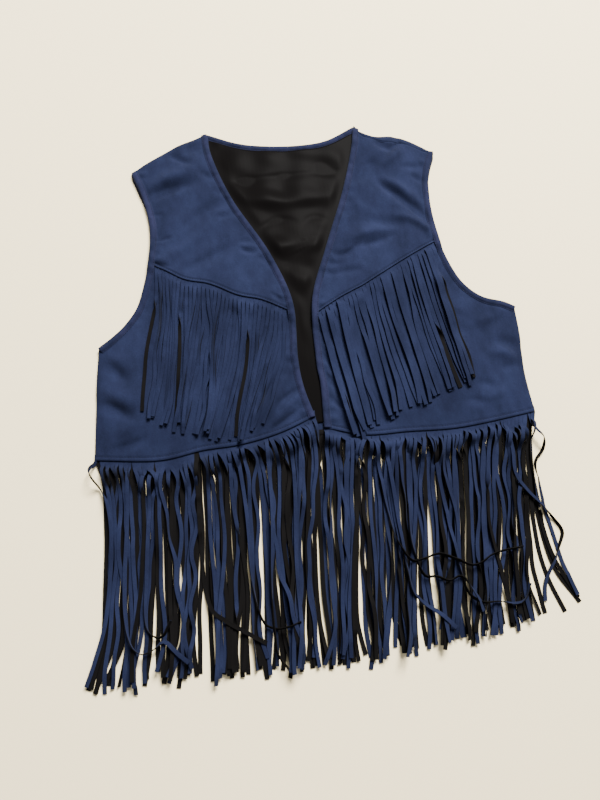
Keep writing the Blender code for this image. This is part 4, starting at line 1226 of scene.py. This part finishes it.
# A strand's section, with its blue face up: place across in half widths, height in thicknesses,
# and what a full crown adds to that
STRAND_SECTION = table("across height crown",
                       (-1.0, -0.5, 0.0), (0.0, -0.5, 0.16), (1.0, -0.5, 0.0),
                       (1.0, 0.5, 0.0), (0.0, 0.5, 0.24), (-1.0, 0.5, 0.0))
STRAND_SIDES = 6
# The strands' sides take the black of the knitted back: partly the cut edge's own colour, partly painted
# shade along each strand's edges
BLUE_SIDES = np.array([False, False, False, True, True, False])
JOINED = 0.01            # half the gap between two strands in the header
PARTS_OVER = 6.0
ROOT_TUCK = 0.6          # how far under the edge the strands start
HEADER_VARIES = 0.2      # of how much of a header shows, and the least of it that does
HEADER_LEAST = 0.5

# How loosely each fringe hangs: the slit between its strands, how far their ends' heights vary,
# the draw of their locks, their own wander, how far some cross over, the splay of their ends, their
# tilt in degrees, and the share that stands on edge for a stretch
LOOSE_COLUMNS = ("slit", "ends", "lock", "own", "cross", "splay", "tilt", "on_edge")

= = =

*THE EXERCISE:*
Output the listing above exactly as it appears.

*RESPONSE TO THE TASK:*
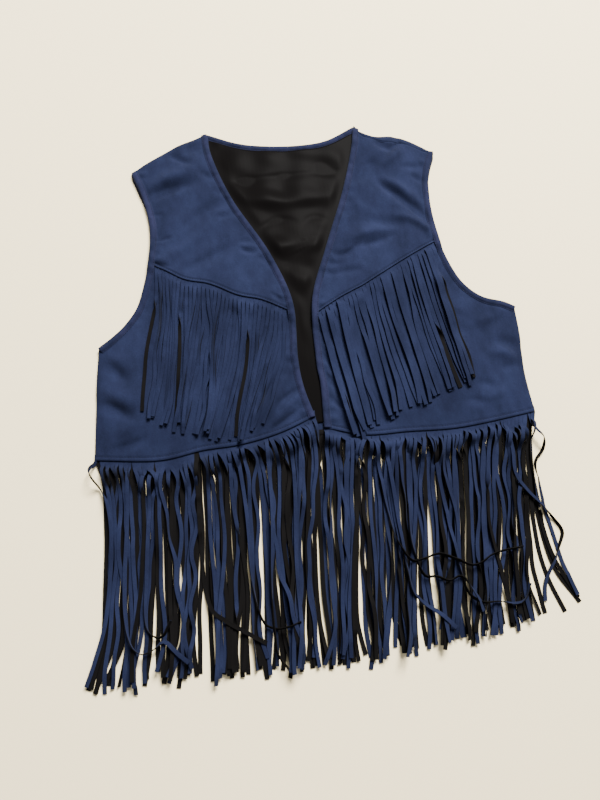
Keep writing the Blender code for this image. This is part 4, starting at line 1226 of scene.py. This part finishes it.
# A strand's section, with its blue face up: place across in half widths, height in thicknesses,
# and what a full crown adds to that
STRAND_SECTION = table("across height crown",
                       (-1.0, -0.5, 0.0), (0.0, -0.5, 0.16), (1.0, -0.5, 0.0),
                       (1.0, 0.5, 0.0), (0.0, 0.5, 0.24), (-1.0, 0.5, 0.0))
STRAND_SIDES = 6
# The strands' sides take the black of the knitted back: partly the cut edge's own colour, partly painted
# shade along each strand's edges
BLUE_SIDES = np.array([False, False, False, True, True, False])
JOINED = 0.01            # half the gap between two strands in the header
PARTS_OVER = 6.0
ROOT_TUCK = 0.6          # how far under the edge the strands start
HEADER_VARIES = 0.2      # of how much of a header shows, and the least of it that does
HEADER_LEAST = 0.5

# How loosely each fringe hangs: the slit between its strands, how far their ends' heights vary,
# the draw of their locks, their own wander, how far some cross over, the splay of their ends, their
# tilt in degrees, and the share that stands on edge for a stretch
LOOSE_COLUMNS = ("slit", "ends", "lock", "own", "cross", "splay", "tilt", "on_edge")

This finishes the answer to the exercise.